Still, home buyers should not shy away and assume they canʼt qualify. In fact, conventional loan qualification is not difficult for the average home buyer.
Income and Assets
Like with most other loan types, youʼll be required to provide documentation proving your income and assets. Hereʼs a list of some of the documentation you may need:
60 days of bank statements (all pages) 30 days of pay stubs 2 years tax returns if self-employed, have rental properties, or non- salary income (retirement, pension, etc.) 2 years
W2s Social security, retirement and/or pension award letters, and 2 yearsʼ 1099s Rental agreements for any investment properties currently owned
Maintenance also termed alimony, can also be counted if documented in a divorce decree, along with the recurring method of payment such as an automatic deposit. Seasonal income is also accepted, again with proof in a tax return.
Debt-to-Income (DTI) Ratio
Underwriters will determine what you can afford based on the how much debt you carry compared to your income, called a debt-to-income (DTI) ratio. Two calculations comprise DTI. The first calculation called a front- end ratio, shows what percentage of your monthly income will be used to make your monthly mortgage payment.
Mortgage Payment / Gross Income = Front-End Ratio
The second calculation, called a back-end ratio, is very similar to the front- end ratio but it adds all your monthly debt obligations.
Mortgage and Debt Payments / Gross Income = Back-End Ratio
For conventional mortgages, underwriters place more emphasis on the back- end ratios.
Here are those ratios for some popular programs:
Conventional 97: 43% HomeReady: 45% Home Possible: 45% Home Possible Advantage: 43%
If you have dings on your credit or donʼt have a lot of cash reserves, your maximum DTI may be much lower than 45%. In general, the lower your DTI, the higher your chance of loan approval.
The best way to check the maximum home price for your debt-to-income level is to get a pre-approval from a conventional loan lender.
Conventional Loan Credit Scores
In general, conventional loans are best suited for those with a credit score of 680 or higher. Applicants with lower scores may still qualify, but the associated costs may be lower with other loan programs. For example, Fannie Mae and Freddie Mac impose Loan Level Price Adjustments (LLPA) to lenders who then pass those costs to the consumer. This fee costs more the lower your credit score.
For instance, someone with a 740 score putting 20% down on a home has 0.25% added to their loan fee. But, someone with a 660 score putting the same amount down would have a 2.75% fee added.
If you had the unfortunate experience of going through a bankruptcy or foreclosure, you could still get a conventional loan after a certain amount of time, known as a waiting period. With the passage of time, all wounds heal. Here are a few common derogatory credit events and their waiting periods:
Chapter 7 or Chapter 11: A four-year waiting period, measured from the discharge or dismissal date is required. A waiting period two years is possible if extenuating circumstances can be documented, such as job loss that is not expected to recur.

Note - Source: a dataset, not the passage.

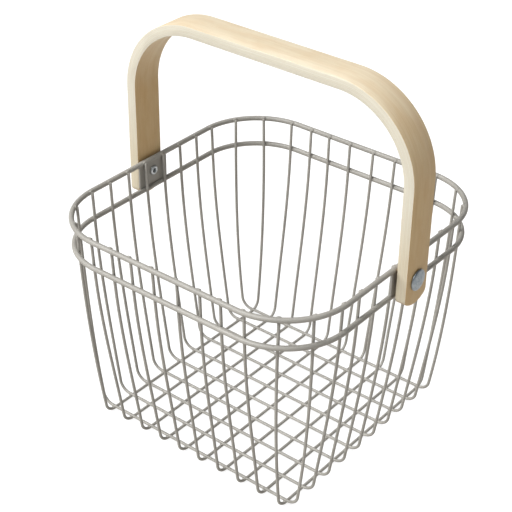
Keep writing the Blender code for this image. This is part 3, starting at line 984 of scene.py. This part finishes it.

Chapter 13: Two years from the discharge date or four years from the dismissal date. With extenuating circumstances, a waiting period of two years is possible from the dismissal date.
Bankruptcy is never a good thing on your credit report, but it doesnʼt necessarily disqualify you from ever getting another mortgage.
The lender will likely insist that the house itself be a reasonable risk, documented by an appraisal that values the house at or above the selling price. If not, use the appraisal as a bargaining chip to get the seller to come down in price. The lenderʼs maximum loan amount is based on appraised value if it is lower than the purchase price.
Value isnʼt the only thing to watch for when getting a convention loan appraisal. Sometimes, during an inspection, the appraiser may require another professionalʼs opinion.
However, conventional loans actually come with less strict appraisal and property requirements than do FHA, VA or USDA loans. This is another advantage to conventional: you can qualify for a home in slightly worse condition and plan to make the repairs after your loan is approved and you move in.
All single-family, one-unit properties are eligible for any conventional loan program. From there, the kind of home you want to buy or refinance gets a little tricky. Each program has its guidelines for condos, manufactured homes, PUDS, and co-ops. Rather than bore you with the details, you may just want to ask a loan advisor about your particular situation and the kind of home you want to finance.